US pre-open: Market set to open higher despite oil, China
Updated : 13:58
US futures were set to rebound somewhat despite unstable oil prices and China’s markets tumbling.
The Dow Jones Industrial Average was set to open up 24 points, while the S&P 500 and the Nasdaq were expected to start the session three and five points higher, respectively.
Initial job claims data will be released at 1330 GMT, alongside durable goods data at the same time, followed up the house price purchase index at 1400 GMT.
China tumbles amid mixed markets
Elsewhere, China tumbled amid mixed results in Asia on Thursday, as concerns about market liquidity in the People's Republic increased ahead of the G20 Finance Ministers and Central Bank Governors Meeting in Shanghai.
Analysts said the selloff was sudden, and reflected worries about tighter liquidity in the market and withdrawal of cash by investors who had been hammered by several months of serious volatility.

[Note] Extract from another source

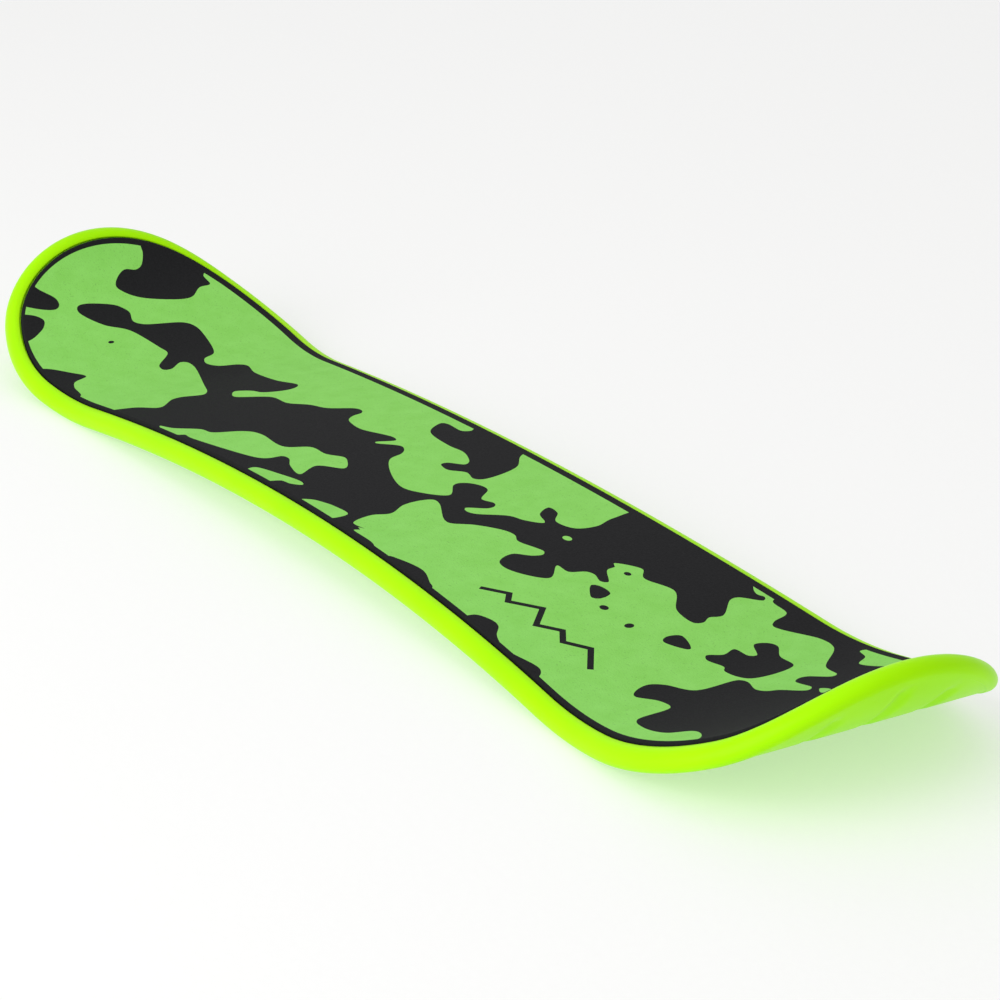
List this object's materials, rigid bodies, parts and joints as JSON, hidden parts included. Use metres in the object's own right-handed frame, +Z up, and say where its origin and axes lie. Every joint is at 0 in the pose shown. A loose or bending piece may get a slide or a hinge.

It was also inconvenient timing for China's politburo, which was preparing to host leaders of the world's largest economies for the two day meeting beginning on Friday.
China was expected to address the widespread anxiety about the state of its economy and financial markets at the meeting.
"Retail investors haven’t recovered from the stock market disaster early this year while institutions are incentivized to take profits once market recovers a bit,” said Guotai Junan Securities analyst Zhang Xin.
European stocks pushed higher, rebounding from heavy losses in the previous session following a late recovery on Wall Street, as investors waded through a deluge of earnings.
West Texas Intermediate was down 0.43% to $32.01 a barrel, while Brent was slightly down 0.67% to $34.18.
The dollar fell 0.47% against the pound and 0.22% against the euro, but rose 0.26% against the yen. Spot gold was up 0.36% to $1,233.57.
In company news, shares in Best Buy dropped 3% after sentiment from fourth quarter results above expectations and new capital return measures were offset by a downbeat profit outlook.
Investors will also be keeping an eye on Kohl’s after it posted a 20% drop in fourth quarter profit and announced plans to close underperforming locations.